Throttle control and no brakes drill
Just the right hand, no fingers though,
Settles your mind – smoother and faster you go
Riding around the track in one gear without brakes. Once steering input is applied, the throttle is wound open smoothly, evenly and progressively throughout the remainder of the turn. No, not at the apex as I used to earlier. This drill helped me home in on the correct corner speed on a stable motorcycle as opposed to barrelling into a turn under hard braking on a squirming motorcycle. I realised that the throttle stabilises the bike more than any other method of rider input.
You want to turn; what point’s best?
With closed throttle, choose the deepest
Turn point – it’s the point from where it’s easiest to aim your bike at the apex. The deeper the turn point, the straighter your line through the corner, the faster you go. I found that
a straighter line usually means a later apex, much later than I previously believed. It was only the fear of running off the track that used to make me turn earlier than needed.
Push the inside ‘bar, quick and hard
The deeper you go, greater the reward
Countersteering – we’ve all been doing it. Practising quick turns made me more aware of it. I found that a conscious and precise steering input is way better than a vague action that I was used to performing almost unconsciously. Again, it was only fear of crashing that had prevented me from trying this out all along.
NOTE: While it is theoretically possible to wash out the front with a hard shove, Keith has never seen it happen. Only, make sure you open the throttle right after you turn or it will happen!
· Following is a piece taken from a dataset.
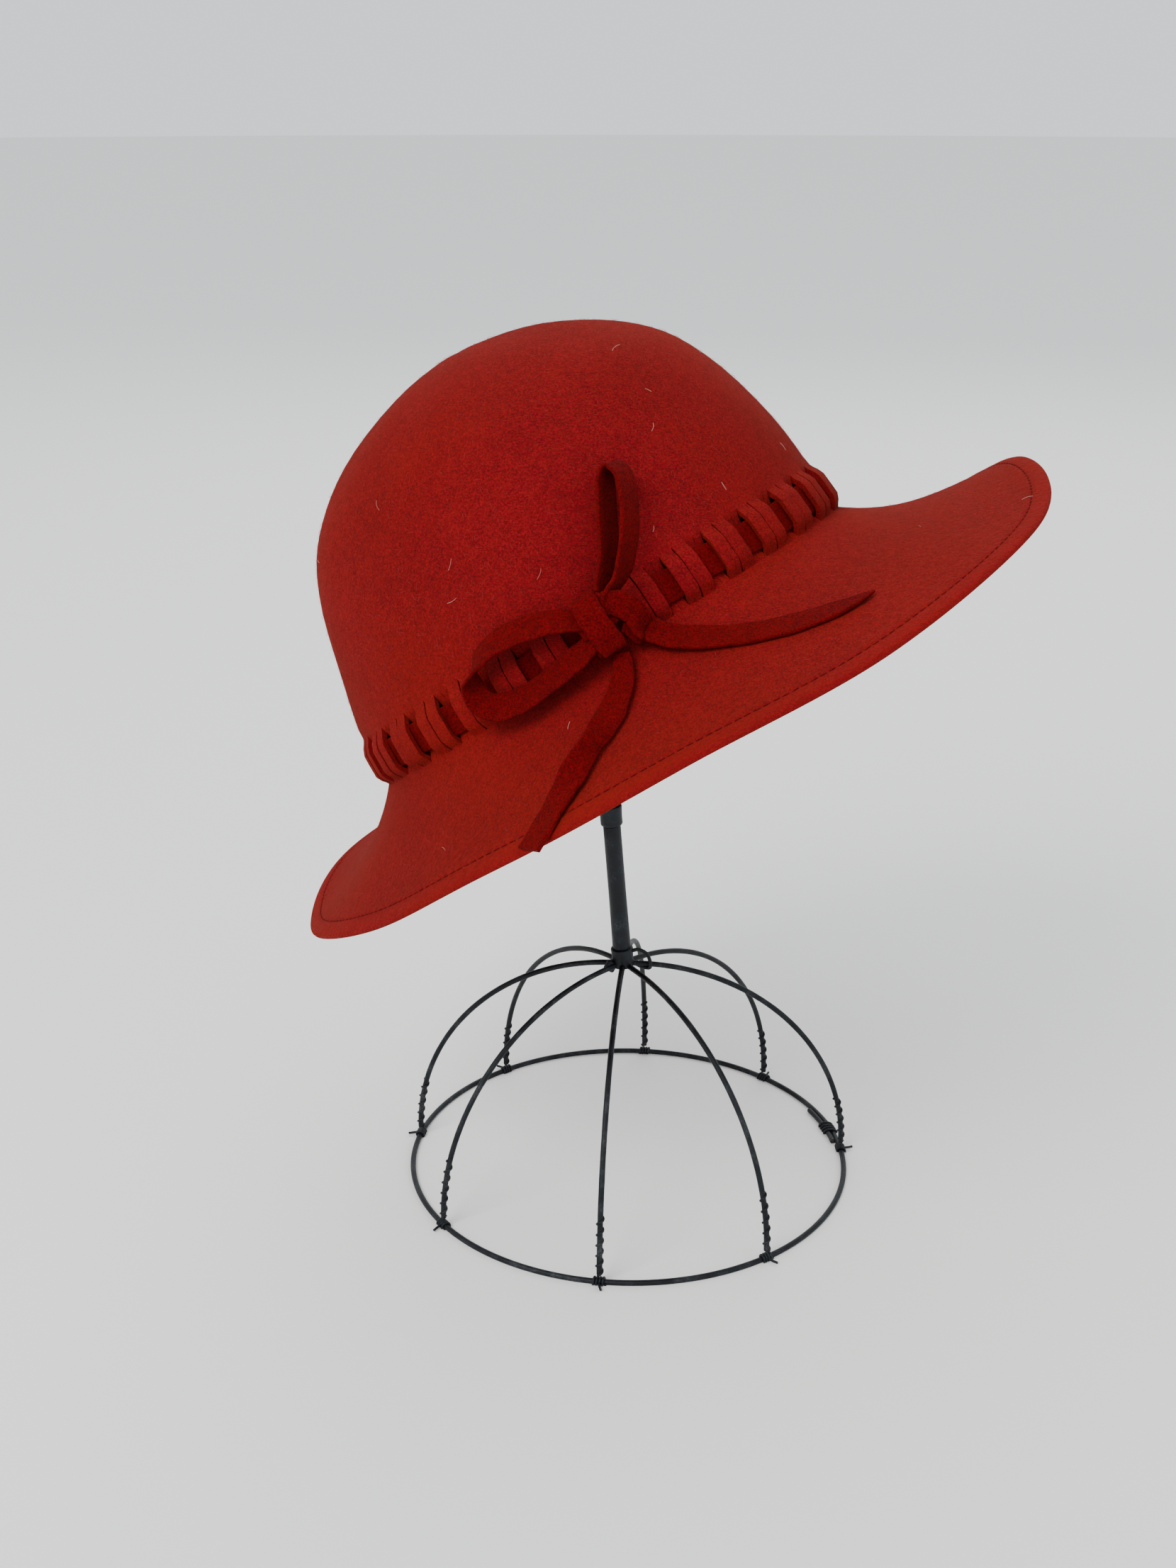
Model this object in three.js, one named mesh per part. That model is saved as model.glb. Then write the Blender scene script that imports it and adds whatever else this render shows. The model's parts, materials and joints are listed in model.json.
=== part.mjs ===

Relax, let knees grip the tank,
If elbows are wings, you’ve got top rank
Relax. Now, I’ve learnt that I don’t need to throttle the ’bars (heh heh) in a corner. Being followed around the track, I was asked to flap my elbows in corners to see whether I was actually relaxed. I responded by flapping all around the track, lap after lap, even when I wasn’t asked to. Like everyone else, I too like relaxing. Later, I learnt to grip the tank with the outside knee in corners and both knees while braking – the lower body has greater strength than our arms. That immediately translates into relaxed and more compliant suspension. Relaxing combined with better understanding of throttle control has been my biggest gain at CSS.
Turn point; what’s next?
Train your eyes to hit the apex
This is all about training your eyes. Locate the turn point and look for the apex just before you hit the turn point. Start the turn once you see a perfect bullseye painted all over the apex.
NOTE: Always look where you want to go and don’t forget throttle control!
Any points – only ON the track
These are markers, to aim your bike at
Since your bike goes only where you look, where you look automatically becomes important. Reference points help you mark your bike’s position in advance, be it entry, apex or exit.
NOTE: Don’t look at that tree right next to the road.
Know the track, not just what’s under your wheels
You never know where you’ll end up
We were made to ride on the left side, on the right side and in the middle for one lap each. And just like that, I understood that I have enough and more space to ride on. We often tend to fixate on or limit ourselves to the parts of the road that we’ve used forever and neglect the unused parts. Once I’d realised this, I was calmer and found better ways around more than a few corners.
After Apex, the Exit you eye,
Then faster through the corner you fly
Yet again, it’s all about the eyes. Add ‘looking for the exit’ to the Two Step. Result? I was more confident and was able to open the throttle much earlier than I could before.
NOTE: It works superbly!
Peripherals, Entry, Apex, Exit
More you’re aware, the better you target
Tunnel vision-ing through turn points, apexes and exits gave me confidence. Being aware of these points, way before I got to them, gave me even more! Be more aware of your lines and surroundings.
NOTE: I think riding on roads like ours develops wide view almost automatically. Whether I was using it to its fullest advantage is another matter.
Pick Up Drill
Fix the exit, stand the bike upright
More rubber, grips the tarmac tight
This technique can be used for two things – to get better drive out of corners (like the MotoGP boys do) and to get better traction in low-grip conditions. Once you’ve located your exit point, pick up the bike while you’re still hanging off. More rubber equals more grip.
When all of these techniques are used in unison, as I’m trying to do every day, it all comes together quite beautifully; reminds me of how a motorcycle is more than just a sum of parts. What was even better was being in the company of Keith – he’s much like Albus Dumbledore, headmaster at Hogwarts – and his team of motorcycling wizards and the way they spread motorcycling knowledge. The way these techniques have helped me is nothing short of magic.
So what did I really learn at CSS? Well, I’ve had my fair share of scary moments. I’m not claiming two-storey highsides and 180-kph tankslappers, but they were scary enough for my limited abilities. The common thread was, they all left me on a motorcycle, consumed by that most crippling of human emotions – fear. CSS revealed to me that one can overcome fear by thinking about the things that one does on a motorcycle, and I believe that’s the greatest thing a motorcyclist can learn. Converting these techniques into skill, well, that can only come through practise. I hope I’m ready in time next year!
Who do we thank for bringing CSS to India? TT Varadarajan and his company, Preethi, that’s who. TT has been attending CSS in the USA for a while now and didn’t think twice before bringing CSS to India The second year of CSS in India was a fantastic success. Hopefully, they’ll make it a biannual event!